Go through the listing and return every line with "that" in it.

• Available data:
● ● ● ● ● ● ●
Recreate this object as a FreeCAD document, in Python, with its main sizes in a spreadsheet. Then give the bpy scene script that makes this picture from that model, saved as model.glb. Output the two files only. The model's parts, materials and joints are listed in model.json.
● ● ● ● ● ● ●
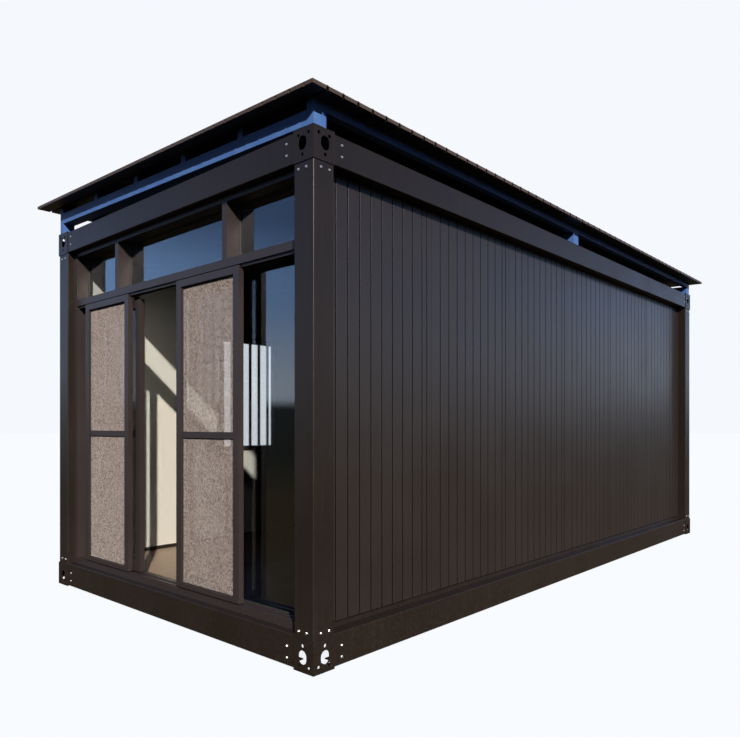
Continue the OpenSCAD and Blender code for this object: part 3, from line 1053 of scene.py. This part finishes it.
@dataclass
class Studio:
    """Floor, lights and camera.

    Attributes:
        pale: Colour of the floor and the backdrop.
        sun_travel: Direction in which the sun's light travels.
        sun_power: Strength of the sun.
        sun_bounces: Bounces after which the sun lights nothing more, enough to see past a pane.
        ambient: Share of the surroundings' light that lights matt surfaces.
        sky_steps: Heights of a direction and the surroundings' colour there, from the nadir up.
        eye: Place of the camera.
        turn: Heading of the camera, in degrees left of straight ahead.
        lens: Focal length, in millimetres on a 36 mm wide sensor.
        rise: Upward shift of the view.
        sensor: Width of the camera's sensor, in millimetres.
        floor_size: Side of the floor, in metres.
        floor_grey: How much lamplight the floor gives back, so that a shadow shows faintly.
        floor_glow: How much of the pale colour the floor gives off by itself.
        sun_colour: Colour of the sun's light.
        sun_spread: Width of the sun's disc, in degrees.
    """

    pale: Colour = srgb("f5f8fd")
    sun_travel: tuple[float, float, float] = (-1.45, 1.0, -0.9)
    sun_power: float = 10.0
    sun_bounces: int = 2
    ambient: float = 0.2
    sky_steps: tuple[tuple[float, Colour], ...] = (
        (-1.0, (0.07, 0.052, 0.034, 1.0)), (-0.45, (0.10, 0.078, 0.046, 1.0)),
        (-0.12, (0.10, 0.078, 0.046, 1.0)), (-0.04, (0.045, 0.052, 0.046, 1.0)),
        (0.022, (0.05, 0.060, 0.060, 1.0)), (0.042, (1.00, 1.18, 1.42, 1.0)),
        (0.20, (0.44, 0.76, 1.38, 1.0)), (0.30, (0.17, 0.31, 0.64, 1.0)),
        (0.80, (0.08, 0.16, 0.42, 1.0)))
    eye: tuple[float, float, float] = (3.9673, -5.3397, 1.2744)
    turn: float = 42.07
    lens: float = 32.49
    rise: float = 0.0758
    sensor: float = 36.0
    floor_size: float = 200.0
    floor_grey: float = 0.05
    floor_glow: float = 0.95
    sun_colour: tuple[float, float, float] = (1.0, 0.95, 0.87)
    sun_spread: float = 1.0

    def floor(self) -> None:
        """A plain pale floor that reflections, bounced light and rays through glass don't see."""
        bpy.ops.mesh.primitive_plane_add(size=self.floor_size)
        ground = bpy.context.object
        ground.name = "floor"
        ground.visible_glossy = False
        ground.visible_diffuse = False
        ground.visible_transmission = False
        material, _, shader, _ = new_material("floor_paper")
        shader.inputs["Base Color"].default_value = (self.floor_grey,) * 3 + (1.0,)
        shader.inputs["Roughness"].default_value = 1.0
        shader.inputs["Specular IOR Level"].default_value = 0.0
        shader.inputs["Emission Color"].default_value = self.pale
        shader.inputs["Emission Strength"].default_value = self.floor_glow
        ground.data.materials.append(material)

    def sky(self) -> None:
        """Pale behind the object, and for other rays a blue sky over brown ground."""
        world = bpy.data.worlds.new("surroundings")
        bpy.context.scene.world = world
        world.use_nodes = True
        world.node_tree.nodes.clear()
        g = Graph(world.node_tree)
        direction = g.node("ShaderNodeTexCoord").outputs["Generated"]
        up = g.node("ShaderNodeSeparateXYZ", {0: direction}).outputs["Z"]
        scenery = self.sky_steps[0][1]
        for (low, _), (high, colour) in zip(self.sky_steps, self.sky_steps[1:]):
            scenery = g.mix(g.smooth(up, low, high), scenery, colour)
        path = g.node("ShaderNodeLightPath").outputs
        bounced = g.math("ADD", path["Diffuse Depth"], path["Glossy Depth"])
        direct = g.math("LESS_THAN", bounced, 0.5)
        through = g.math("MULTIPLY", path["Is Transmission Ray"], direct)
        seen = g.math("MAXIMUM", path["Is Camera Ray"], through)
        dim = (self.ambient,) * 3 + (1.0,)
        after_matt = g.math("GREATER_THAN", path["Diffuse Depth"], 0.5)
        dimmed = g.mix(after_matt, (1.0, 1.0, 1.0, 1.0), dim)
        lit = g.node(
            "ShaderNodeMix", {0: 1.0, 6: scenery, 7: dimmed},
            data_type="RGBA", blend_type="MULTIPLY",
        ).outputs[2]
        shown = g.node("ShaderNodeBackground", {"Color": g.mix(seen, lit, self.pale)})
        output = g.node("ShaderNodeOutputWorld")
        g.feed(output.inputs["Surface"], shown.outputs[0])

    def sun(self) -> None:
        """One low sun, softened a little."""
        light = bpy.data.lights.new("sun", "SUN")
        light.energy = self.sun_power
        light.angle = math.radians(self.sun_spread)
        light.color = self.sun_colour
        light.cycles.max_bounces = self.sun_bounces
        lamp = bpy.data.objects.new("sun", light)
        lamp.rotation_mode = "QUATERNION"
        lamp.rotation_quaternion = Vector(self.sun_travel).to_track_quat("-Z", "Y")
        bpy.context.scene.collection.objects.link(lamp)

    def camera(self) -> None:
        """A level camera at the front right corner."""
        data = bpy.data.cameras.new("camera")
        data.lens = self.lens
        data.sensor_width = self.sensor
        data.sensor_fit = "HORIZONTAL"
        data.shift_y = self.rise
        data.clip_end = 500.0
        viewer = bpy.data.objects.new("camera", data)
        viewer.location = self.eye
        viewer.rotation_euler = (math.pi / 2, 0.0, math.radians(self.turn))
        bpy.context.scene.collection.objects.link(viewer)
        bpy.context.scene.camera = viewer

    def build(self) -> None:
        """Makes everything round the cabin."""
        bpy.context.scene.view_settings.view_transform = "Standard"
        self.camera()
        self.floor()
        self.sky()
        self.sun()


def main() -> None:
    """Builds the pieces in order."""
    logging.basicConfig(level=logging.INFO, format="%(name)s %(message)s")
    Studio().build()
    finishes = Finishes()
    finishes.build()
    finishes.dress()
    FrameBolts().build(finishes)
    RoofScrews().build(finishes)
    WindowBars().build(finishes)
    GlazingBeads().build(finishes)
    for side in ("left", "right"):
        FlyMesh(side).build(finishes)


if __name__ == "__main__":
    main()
● ● ● ● ● ● ●
• Task response:
Recreate this object as a FreeCAD document, in Python, with its main sizes in a spreadsheet. Then give the bpy scene script that makes this picture from that model, saved as model.glb. Output the two files only. The model's parts, materials and joints are listed in model.json.
        ambient: Share of the surroundings' light that lights matt surfaces.
        floor_grey: How much lamplight the floor gives back, so that a shadow shows faintly.
        """A plain pale floor that reflections, bounced light and rays through glass don't see."""